From Paris to L.A., London to Bergen, Sao Paulo to Vienna, and many more, no one has quite captured the strangeness, heroism, frustration or surreal quality of the coronavirus pandemic quite like the world's street artists. This brilliant compact volume features the best heroic nurses, lovers refusing to let COVID cool their passion, strange edicts from government, presidential recommendations featuring disinfectant, feelings of entrapment and longing for freedom...
These artworks aren't just a fantastic take on the pandemic, but really capture the whole range of emotions that the world has lived through. Fine art isn't up to the task of defining this era. Street artists have taken on that mantle and have done it brilliantly.

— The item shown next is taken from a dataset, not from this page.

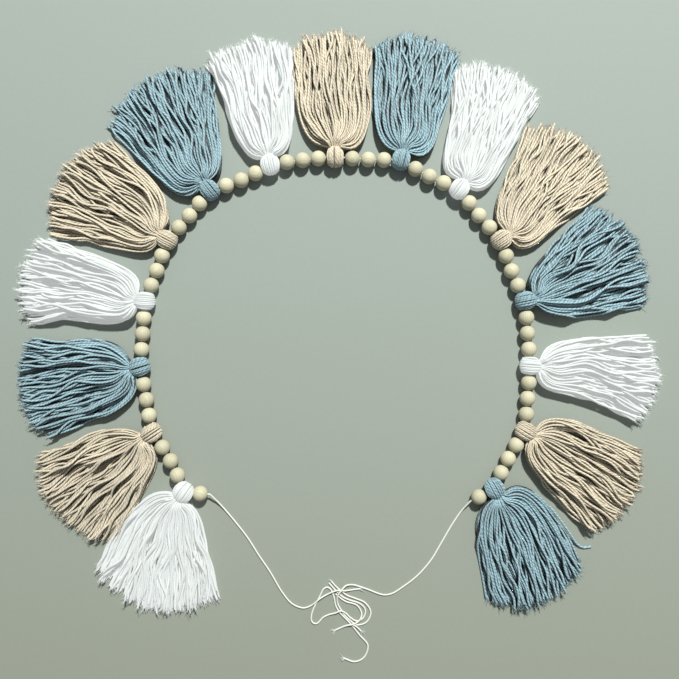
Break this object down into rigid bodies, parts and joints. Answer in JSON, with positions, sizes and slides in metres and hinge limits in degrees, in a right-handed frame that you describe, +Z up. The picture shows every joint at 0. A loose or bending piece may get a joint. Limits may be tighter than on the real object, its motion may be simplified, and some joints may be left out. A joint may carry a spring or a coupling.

Some of these works are very good. Most aren't amazing, but they're certainly competent works that speak to the moment. Street art being especially geared to address issues and convey the sentiments of the culture and peoples as these things are unfolding closer to real time. So as a time capsule of the Covid pandemic, this is a really valuable little book. It doesn't offer too much commentary, which is good. Occasionally I'd even prefer even fewer words about each piece, so as to let the art and the viewer speak for themselves. I wish they'd been able to compile a more internationally varied batch of artists, in particular more from the global south, and Africa (which isn't featured at all). That's a big chunk of the world missing from this history. Another volume focusing on some of these areas would be really cool.
It was nice to flip through the book, there was nothing mindblowing, but I enjoyed it. Funny, how street art is really one of those few little things that was able to go on, while the art world is standing still.
Heavily Eurocentric, which is a little disappointing. I would have liked to see a broader array of artists and regions of the world represented. At times I disagreed with the brief interpretations of the artworks' meaning, but art as always is in the eye of the beholder. Hope to see more street art preserved in art books as a complicated and emotional snapshot of the early 2020s.